U-Motion: Learned Point Cloud Video Compression with U-Structured Temporal Context Generation
Tingyu Fan, Yueyu Hu, Ran Gong, Yao Wang
TL;DR
U-Motion tackles the challenge of compressing dynamic point cloud videos by introducing an explicit, multi-scale motion estimation and compensation framework called U-Inter, organized in a U-Net–style hierarchy. It couples top-down motion propagation, bottom-up motion predictive coding, and multi-scale group motion with a spatial-temporal predictive coding stage to capture both inter-frame and intra-layer redundancies for both geometry and attributes.
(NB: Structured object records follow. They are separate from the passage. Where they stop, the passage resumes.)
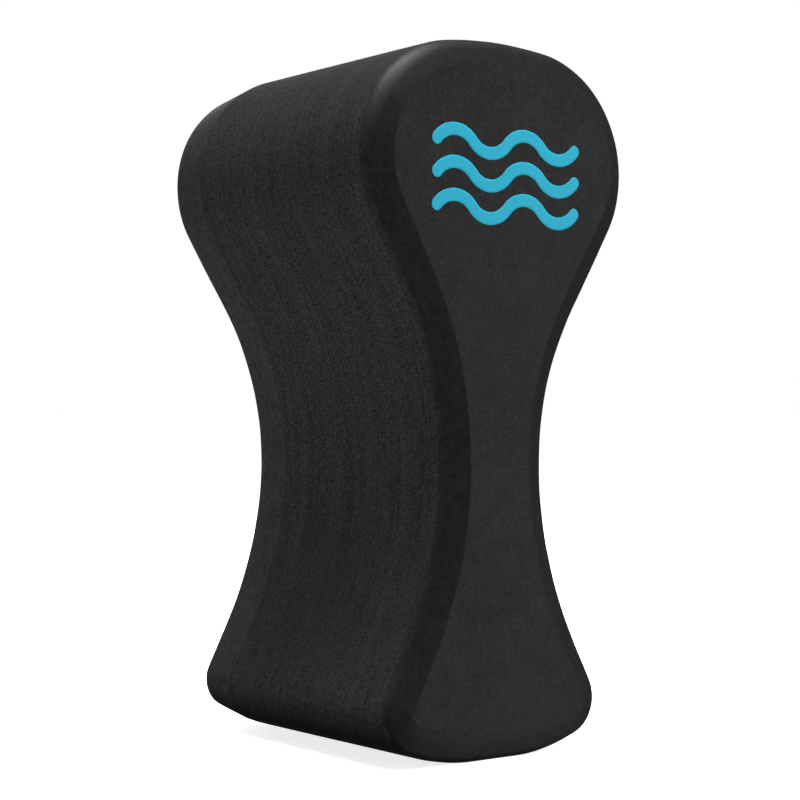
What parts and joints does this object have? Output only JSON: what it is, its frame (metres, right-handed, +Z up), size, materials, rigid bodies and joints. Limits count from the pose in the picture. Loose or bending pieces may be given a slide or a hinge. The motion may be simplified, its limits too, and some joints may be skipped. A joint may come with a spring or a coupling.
{
  "type": "pull buoy",
  "caption": "Foam pull buoy for swim training: an uneven hourglass block held between the thighs, with a plain printed wave mark.",
  "frame": {"origin": "centre of the foot, on the surface the buoy stands on", "axes": "+Z up through the crown, X across the width, the printed front face looks towards -Y"},
  "size_m": [0.109, 0.1234, 0.2348],
  "materials": {
    "foam": "matte",
    "glue": "satin",
    "ink": "satin"
  },
  "bodies": {
    "root": {"front_foam_slab": "foam", "middle_foam_slab": "foam", "rear_foam_slab": "foam", "front_glue_film": "glue", "rear_glue_film": "glue", "printed_waves": "ink"}
  },
  "joints": []
}
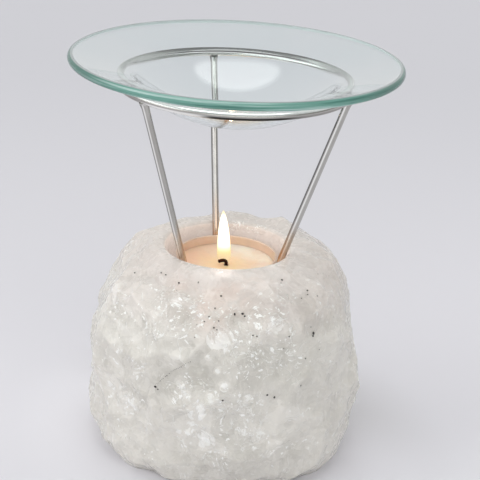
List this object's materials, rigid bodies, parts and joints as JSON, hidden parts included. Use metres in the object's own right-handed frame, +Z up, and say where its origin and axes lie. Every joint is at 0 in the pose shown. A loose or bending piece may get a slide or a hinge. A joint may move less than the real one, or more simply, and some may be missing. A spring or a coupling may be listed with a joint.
{
  "type": "oil burner",
  "caption": "Oil burner: glass dish on a three-legged wire ring stand, set in the bored top of a rough quartz block that holds a tealight.",
  "frame": {"origin": "middle of the sawn underside of the stone, on the axis of its bore", "axes": "+Z up along the axis of the bore and the ring; +Y towards the leg that stands at the back in the picture; +X to the right"},
  "size_m": [0.12, 0.12, 0.1499],
  "materials": {
    "quartz": "rough-hewn milky quartz",
    "steel_wire": "satin drawn wire",
    "dish_glass": "clear, polished edge with a green tint",
    "cup_foil": "thin pressed foil",
    "wax": "smooth candle wax, half melted",
    "wick_cotton": "charred braided cotton",
    "sustainer_metal": "plain pressed metal"
  },
  "bodies": {
    "stone": {"stone_base": "quartz"},
    "stand": {"stand_ring": "steel_wire", "stand_leg_back": "steel_wire", "stand_leg_left": "steel_wire", "stand_leg_right": "steel_wire"},
    "dish": {"glass_dish": "dish_glass"},
    "tealight": {"tealight_cup": "cup_foil", "candle_wax": "wax", "wick": "wick_cotton", "wick_sustainer": "sustainer_metal"}
  },
  "joints": [
    {"name": "stand_lift", "type": "slide", "parent": "stone", "child": "stand", "axis": [0, 0, 1], "range_m": [0, 0.04]},
    {"name": "dish_lift", "type": "slide", "parent": "stand", "child": "dish", "axis": [0, 0, 1], "range_m": [0, 0.03]},
    {"name": "tealight_lift", "type": "slide", "parent": "stone", "child": "tealight", "axis": [0, 0, 1], "range_m": [0, 0.022]}
  ]
}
The approach supports variable bitrate with a global-local entropy strategy and is validated under MPEG CTC, demonstrating notable rate-distortion gains over MPEG G-PCC-GesTM v3.0 and the learning-based Unicorn, across both geometry and attribute streams. The work advances PCV codecs toward practical, scalable implementations with improved temporal prediction, while acknowledging computational trade-offs from K-NN-based motion processing and outlining directions for reduced complexity and multi-frame training.
Abstract
Point cloud video (PCV) is a versatile 3D representation of dynamic scenes with emerging applications. This paper introduces U-Motion, a learning-based compression scheme for both PCV geometry and attributes. We propose a U-Structured inter-frame prediction framework, U-Inter, which performs explicit motion estimation and compensation (ME/MC) at different scales with varying levels of detail. It integrates Top-Down (Fine-to-Coarse) Motion Propagation, Bottom-Up Motion Predictive Coding and Multi-scale Group Motion Compensation to enable accurate motion estimation and efficient motion compression at each scale. In addition, we design a multi-scale spatial-temporal predictive coding module to capture the cross-scale spatial redundancy remaining after U-Inter prediction. We conduct experiments following the MPEG Common Test Condition for dense dynamic point clouds and demonstrate that U-Motion can achieve significant gains over MPEG G-PCC-GesTM v3.0 and recently published learning-based methods for both geometry and attribute compression.